Partout dans les médaillons, la présence des Séraphins rappelle celle, invisible, du Dieu chrétien réputé omniprésent.
La composition du panneau central se souvient visiblement de l’Annonciation de Simone Martini (fig. ci-dessous), aujourd’hui au Musée des Offices (Florence), qui ornait à l’époque l’un des autels de la cathédrale de Sienne où Taddeo di Bartolo a eu de nombreuses occasions de la regarder. Cependant, elle est assez loin de posséder le souffle de celle de son prédécesseur. Outre la relative placidité de la Vierge dont l’attitude, qui trahit à peine la surprise, s’inspire de celle de Simone sans apparemment en avoir saisi la profonde originalité ni compris le drame qu’elle rend visible, les corps figurés sont devenus pesants et semblent à l’étroit dans un espace trop petit, comme contraints par la largeur d’un support de dimensions insuffisante pour les contenir sans les étouffer.

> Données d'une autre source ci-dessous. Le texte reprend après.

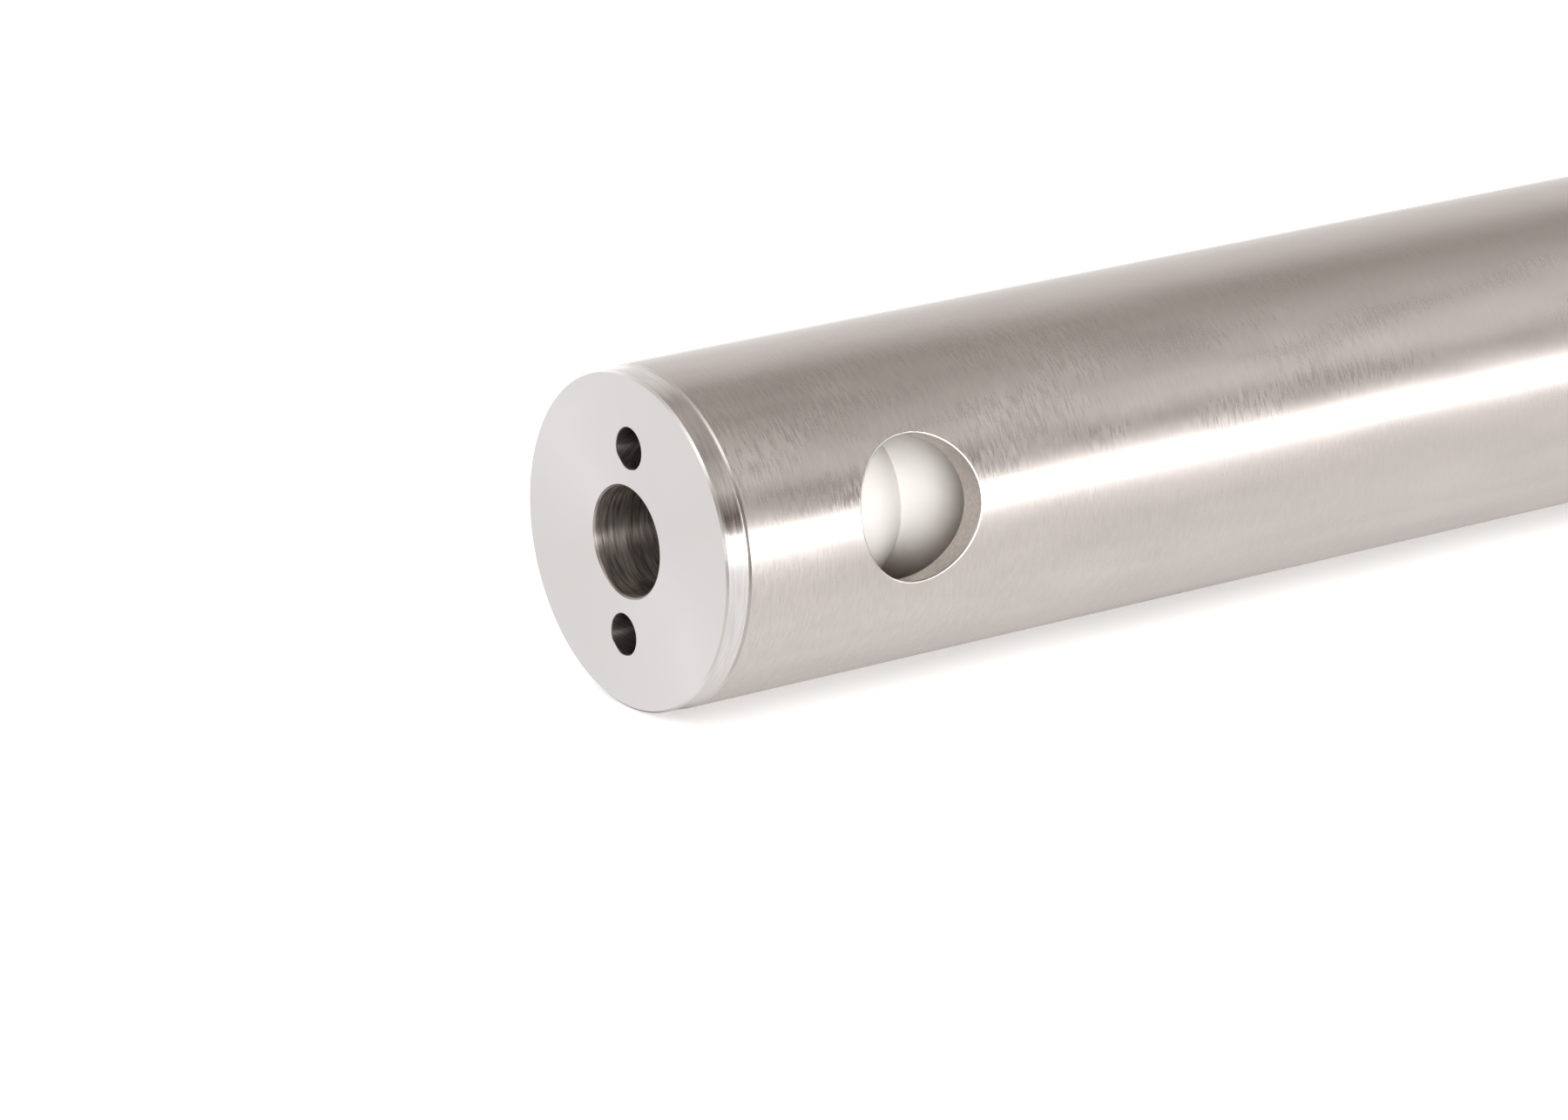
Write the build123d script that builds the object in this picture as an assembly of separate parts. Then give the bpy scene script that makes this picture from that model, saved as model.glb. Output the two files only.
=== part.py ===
from build123d import *
import math
import os

# A round stainless housing: a long thin-walled tube with one round side port, closed at its top end
# by a screwed-in plug.  The plug has a centre bore and two blind holes for a pin spanner, and its
# hollow nose carries a turned polymer guide bush, whose two ball-shaped collars lie behind the
# side port.
#
# Frame, in millimetres: the tube stands on its plain open end.  The origin is the centre of that
# end, +Z runs up the axis to the plug, and the side port looks along -Y.

# Housing tube
tube_length = 197.0
tube_diameter = 40.0
tube_wall = 3.3
tube_edge_break = 0.25
bore_lead_in = 0.6

# Side port, drilled through one wall
port_diameter = 16.8
port_below_plug_end = 24.3
port_edge_break = 0.2

# End plug
flange_step_in = 0.15  # the flange's rim lies this far inside the tube's outside, all round
flange_thickness = 3.0
flange_edge_break = 0.25
seam_edge_break = 0.12
screw_length = 13.5
screw_clearance = 0.05
undercut_width = 1.8
undercut_depth = 0.6
centre_bore = 13.0
centre_bore_break = 0.2
nose_wall = 1.5
nose_lead_in = 0.4

# Two blind holes for a pin spanner
spanner_hole_diameter = 4.85
spanner_circle = 22.5
spanner_hole_depth = 10.0
spanner_hole_break = 0.12
drill_point_angle = 118.0
spanner_holes_angle = -14.7  # where the holes stop, about Z from +X, once the plug is pulled up tight

# Guide bush: two ball-shaped collars with a sharp groove between them, turned in one piece
ball_radius = 12.0
collar_end_wall = 1.1
groove_wall = 0.9
bush_bore_clearance = 0.03

# Diameters that follow from the sizes above
tube_bore = tube_diameter - 2 * tube_wall
flange_diameter = tube_diameter - 2 * flange_step_in
nose_diameter = centre_bore + 2 * nose_wall
collar_end_radius = nose_diameter / 2 + collar_end_wall
groove_radius = nose_diameter / 2 + groove_wall

# Heights that follow from the sizes above
tube_top = tube_length
plug_face = tube_top + flange_thickness
screw_bottom = tube_top - screw_length
ball_to_collar_end = math.sqrt(ball_radius**2 - collar_end_radius**2)
ball_to_groove = math.sqrt(ball_radius**2 - groove_radius**2)
upper_ball_centre = screw_bottom - ball_to_collar_end
groove_height = upper_ball_centre - ball_to_groove
lower_ball_centre = groove_height - ball_to_groove
bush_bottom = lower_ball_centre - ball_to_collar_end
nose_bottom = bush_bottom
port_height = tube_top - port_below_plug_end


def chamfered_ring(outer_radius, inner_radius, bottom, top, outer_break, lead_in):
    """Half section of a plain tube, with its four edges broken."""
    return Polyline(
        (inner_radius + lead_in, bottom),
        (outer_radius - outer_break, bottom),
        (outer_radius, bottom + outer_break),
        (outer_radius, top - outer_break),
        (outer_radius - outer_break, top),
        (inner_radius + lead_in, top),
        (inner_radius, top - lead_in),
        (inner_radius, bottom + lead_in),
        close=True,
    )


def make_housing_tube():
    """Tube with both ends chamfered and a round port through the wall that faces -Y."""
    with BuildPart() as tube:
        with BuildSketch(Plane.XZ):
            with BuildLine():
                chamfered_ring(tube_diameter / 2, tube_bore / 2, 0, tube_top, tube_edge_break, bore_lead_in)
            make_face()
        revolve(axis=Axis.Z)
        with BuildSketch(Plane.XZ):
            with Locations((0, port_height)):
                Circle(port_diameter / 2)
        extrude(amount=tube_diameter, mode=Mode.SUBTRACT)
        outer_rim = tube.edges(Select.LAST).sort_by(Axis.Y)[0]
        fillet(outer_rim, port_edge_break)
    return tube.part


def make_end_plug():
    """Flanged screw-in plug with a hollow nose, a centre bore and two blind spanner holes."""
    flange_radius = flange_diameter / 2
    screw_radius = tube_bore / 2 - screw_clearance
    undercut_radius = screw_radius - undercut_depth
    nose_radius = nose_diameter / 2
    bore_radius = centre_bore / 2
    screw_lead_in = bore_lead_in
    with BuildPart() as plug:
        with BuildSketch(Plane.XZ):
            with BuildLine():
                Polyline(
                    (bore_radius + centre_bore_break, plug_face),
                    (flange_radius - flange_edge_break, plug_face),
                    (flange_radius, plug_face - flange_edge_break),
                    (flange_radius, tube_top + seam_edge_break),
                    (flange_radius - seam_edge_break, tube_top),
                    (undercut_radius, tube_top),
                    (undercut_radius, tube_top - undercut_width),
                    (screw_radius, tube_top - undercut_width - undercut_depth),
                    (screw_radius, screw_bottom + screw_lead_in),
                    (screw_radius - screw_lead_in, screw_bottom),
                    (nose_radius, screw_bottom),
                    (nose_radius, nose_bottom + nose_lead_in),
                    (nose_radius - nose_lead_in, nose_bottom),
                    (bore_radius, nose_bottom),
                    (bore_radius, plug_face - centre_bore_break),
                    close=True,
                )
            make_face()
        revolve(axis=Axis.Z)
        hole_radius = spanner_hole_diameter / 2
        point_depth = hole_radius / math.tan(math.radians(drill_point_angle / 2))
        with BuildSketch(Plane.XZ) as drill:
            with BuildLine():
                Polyline(
                    (0, plug_face),
                    (hole_radius + spanner_hole_break, plug_face),
                    (hole_radius, plug_face - spanner_hole_break),
                    (hole_radius, plug_face - spanner_hole_depth),
                    (0, plug_face - spanner_hole_depth - point_depth),
                    close=True,
                )
            make_face()
        drilled = revolve(drill.sketch, axis=Axis.Z, mode=Mode.PRIVATE)
        with PolarLocations(spanner_circle / 2, 2, start_angle=spanner_holes_angle):
            add(drilled, mode=Mode.SUBTRACT)
    return plug.part


def make_guide_bush():
    """Two ball-shaped collars in one turned piece, bored for the plug's nose."""
    bore_radius = nose_diameter / 2 + bush_bore_clearance
    with BuildPart() as bush:
        with BuildSketch(Plane.XZ):
            with BuildLine():
                ThreePointArc(
                    (collar_end_radius, screw_bottom),
                    (ball_radius, upper_ball_centre),
                    (groove_radius, groove_height),
                )
                ThreePointArc(
                    (groove_radius, groove_height),
                    (ball_radius, lower_ball_centre),
                    (collar_end_radius, bush_bottom),
                )
                Polyline(
                    (collar_end_radius, bush_bottom),
                    (bore_radius, bush_bottom),
                    (bore_radius, screw_bottom),
                    (collar_end_radius, screw_bottom),
                )
            make_face()
        revolve(axis=Axis.Z)
    return bush.part


nodes = {
    "housing_tube": make_housing_tube(),
    "end_plug": make_end_plug(),
    "guide_bush": make_guide_bush(),
}

os.makedirs("parts", exist_ok=True)
for name, solid in nodes.items():
    export_step(solid, f"parts/{name}.step")
    print(name, "volume", round(solid.volume, 1), "mm3", solid.bounding_box())
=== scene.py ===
import math

import bpy
from mathutils import Matrix, Vector


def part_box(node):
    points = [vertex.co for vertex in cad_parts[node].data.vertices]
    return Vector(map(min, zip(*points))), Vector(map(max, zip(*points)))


# Looks for a ground stainless tube with a side port, its faced end plug and its white guide bush.
# Metres.  The tube stands on its open end, +Z runs up to the plug, and the port looks along -Y.
# A white wall stands behind the tube and the camera is rolled, so the tube seems to lie on it.

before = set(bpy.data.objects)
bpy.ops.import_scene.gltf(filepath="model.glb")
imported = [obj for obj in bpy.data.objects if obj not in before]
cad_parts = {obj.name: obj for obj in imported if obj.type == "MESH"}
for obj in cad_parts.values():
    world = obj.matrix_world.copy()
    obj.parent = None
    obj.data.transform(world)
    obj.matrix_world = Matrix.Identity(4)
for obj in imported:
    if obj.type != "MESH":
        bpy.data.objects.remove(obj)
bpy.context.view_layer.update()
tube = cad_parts["housing_tube"]
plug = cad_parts["end_plug"]
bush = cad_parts["guide_bush"]
tube_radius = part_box("housing_tube")[1].x

# Where the drilled, faced and edge-broken surfaces are, for their finishes.  A hole's finish
# reaches a little past its wall, into its broken edge.
AXIS = Vector((0, 0, 0))
BORE_RADIUS = 0.00672
FACE_RADIUS = 0.0195
PIN_HOLE_RADIUS = 0.0025
PIN_HOLE = Matrix.Rotation(math.radians(-14.7), 3, "Z") @ Vector((0.01125, 0, 0))
PORT_CENTRE = Vector((0, 0, 0.1727))
PORT_RADIUS = 0.00843
TUBE_BORE_RADIUS = 0.0169
EDGE_BREAK = 0.0003  # a little wider than the real ones, so that all of each is taken in
FLANGE_THICKNESS = 0.003

# ---------------------------------------------------------------------------------------------
# Small helpers for node trees
# ---------------------------------------------------------------------------------------------


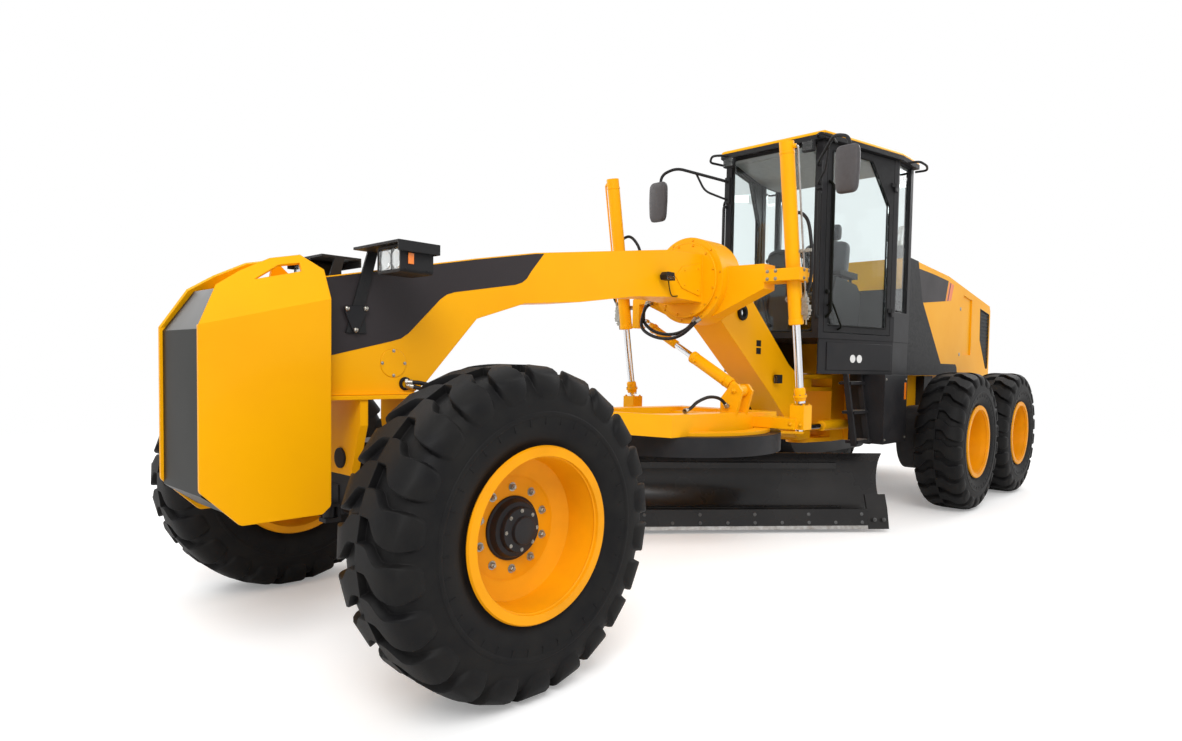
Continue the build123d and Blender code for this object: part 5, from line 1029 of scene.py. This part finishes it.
def make_hood():
    band, stripes, sill, grilles, latches, red, amber = kits = [Kit() for _ in range(7)]
    # everything down to the mirroring is the left side's
    for outline in (HOOD_BAND, STRIPE_GAP):
        band.prism(outline, "y", HOOD_SIDE, 0.5911)
    for outline in STRIPES:
        stripes.prism(outline, "y", HOOD_SIDE, 0.5912)
    sill.prism(SILL, "y", HOOD_SIDE, 0.602)
    sill.pipe([(-1.995, 0.598, 2.48), (-2.148, 0.598, 2.085), (-2.79, 0.598, 1.415), (-2.805, 0.598, 1.32)],
              0.05, 0.007, 8)
    grilles.prism(CORNER, "y", 0.5722, 0.576)
    corner_z = CORNER[1][1]
    for number in range(15):
        z = 1.44 + number * 0.046
        front = -4.235 - max(corner_z - z, 0) * 0.775
        grilles.prism([(front, z), (-4.578, z), (-4.578, z + 0.012), (front, z + 0.02)], "y", 0.5762, 0.5835)
    grilles.pipe([(x, 0.586, z) for x, z in CORNER + [CORNER[0]]], 0.02, 0.006, 8)
    # side panel's latches
    for z in (1.56, 2.1):
        latches.turned([(0, 0), (0, 0.022), (0.003, 0.021), (0.006, 0.012), (0.006, 0)], (-3.44, 0.59, z),
                       LEFT, 24)
    red.block((-4.652, 0.47, 1.33), (-4.64, 0.56, 1.43))
    amber.block((-4.652, 0.47, 1.45), (-4.64, 0.56, 1.51))
    # amber blank plate by the ladder
    amber.block((-1.27, 0.8002, 1.08), (-1.22, 0.8014, 1.24))
    # bolts on the side boxes and the bumper
    for x in (-1.26, -0.79):
        for z in (0.72, 1.27):
            latches.bolt((x, 0.8002, z), LEFT, 0.008)
    for y in (0.25, 0.5):
        for z in (1.05, 1.22):
            latches.bolt((-4.6502, y, z), -FORWARD, 0.012)
    for kit in kits:
        kit.mirror()
    # air intake and filler caps on the hood's top
    top = Kit()
    slope = 0.06 / 1.1
    for number in range(12):
        x = -2.1 - number * 0.055
        z = 2.5 - (abs(x) - 1.9) * slope
        top.prism([(x, z - 0.004), (x + 0.03, z - 0.004 + 0.03 * slope), (x + 0.026, z + 0.01),
                   (x + 0.006, z + 0.01)], "y", -0.26, 0.26)
    top.pipe([(-2.06, -0.29, 2.493), (-2.06, 0.29, 2.493), (-2.74, 0.29, 2.456), (-2.74, -0.29, 2.456),
              (-2.06, -0.275, 2.493)], 0.05, 0.008, 8)
    for y in (0.28, -0.28):
        top.turned([(-0.01, 0), (-0.01, 0.06), (0.012, 0.06), (0.018, 0.054), (0.024, 0.03), (0.024, 0)],
                   (-3.7, y, 2.44 - 0.7 * 0.225 / 1.6), (-0.14, 0, 1), 28)
    top.make("hood_vents", "plastic", "rear", "black_plastic", 0.002)
    band.make("hood_band", "decal", "rear", "charcoal_paint")
    stripes.make("hood_stripes", "orange", "rear", "yellow_paint")
    sill.make("hood_sill", "plastic", "rear", "black_plastic", 0.002)
    grilles.make("corner_grilles", "plastic", "rear", "black_plastic")
    latches.make("rear_fittings", "zinc", "rear", "steel")
    red.make("tail_lamps", "red", "rear", "lamp_plastic", 0.004)
    amber.make("turn_lamps", "amber", "rear", "lamp_plastic", 0.001)


def make_exhaust():
    """The perforated heat shield round the exhaust, and its two clamps."""
    shield, clamp = Kit(), Kit()
    exhaust_x, inner_r = -3.05, 0.0755
    for level in range(8):
        centre = Vector((exhaust_x, 0, 2.5 + level * 0.045))
        for cos, sin in around(16, 0.5 * (level % 2)):
            spoke = Vector((cos, sin, 0))
            shield.rod(centre + spoke * 0.0765, centre + spoke * 0.0795, 0.009, 8, lip=0.0006)
    shield.turned([(0, inner_r), (0, 0.0785), (0.4, 0.0785), (0.4, inner_r)], (exhaust_x, 0, 2.46), UP, 48)
    shield.make("exhaust_shield", "cast", "rear", "steel")
    for z in (2.47, 2.845):
        clamp.turned([(0, inner_r), (0, 0.0815), (0.014, 0.0815), (0.014, inner_r)], (exhaust_x, 0, z),
                     UP, 48)
        clamp.bolt((exhaust_x, 0.081, z + 0.007), LEFT, 0.006)
    clamp.make("exhaust_clamps", "zinc", "rear", "steel")


def make_ladder_treads():
    treads = Kit()
    for level in (0.7, 0.96, 1.22):
        y = 0.65 - (level - 0.68) * 0.09 / 0.59
        for number in range(9):
            x = -0.69 + number * 0.03
            treads.block((x - 0.004, y - 0.045, level + 0.0252), (x + 0.004, y + 0.045, level + 0.0292))
    treads.mirror()
    treads.make("ladder_treads", "steel", "rear", "steel", 0.001)


make_camera()
make_stage()
finish_nodes()
make_front()
make_lift_cylinders()
make_shift_cylinder()
make_blade_parts()
make_wheels()
make_roof()
make_lockers()
make_cab_outside()
make_door_trim()
make_cab_inside()
make_seat()
make_mirrors()
make_hood()
make_exhaust()
make_ladder_treads()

Les quatre éléments de la prédelle
Les quatre compartiments qui constituaient la prédelle du triptyque sont tous identifiés depuis la réapparition sur le marché de l’art (New-York, Christies, 2013) du panneau représentant les Saints Côme et Damien peu avant leur décapitation. Les trois autres appartiennent depuis le milieu du XIXe s. à la collection nationale siennoise : une Adoration des bergers, une Adoration des Mages sont actuellement exposés sur un autre mur de la même salle, à distance de la structure centrale, sans aucune raison autre, peut-être, que l’étroitesse de l’espace disponible. D’une manière très regrettable, le splendide Martyre de saints Côme et Damien est généralement dissimulé dans les réserves.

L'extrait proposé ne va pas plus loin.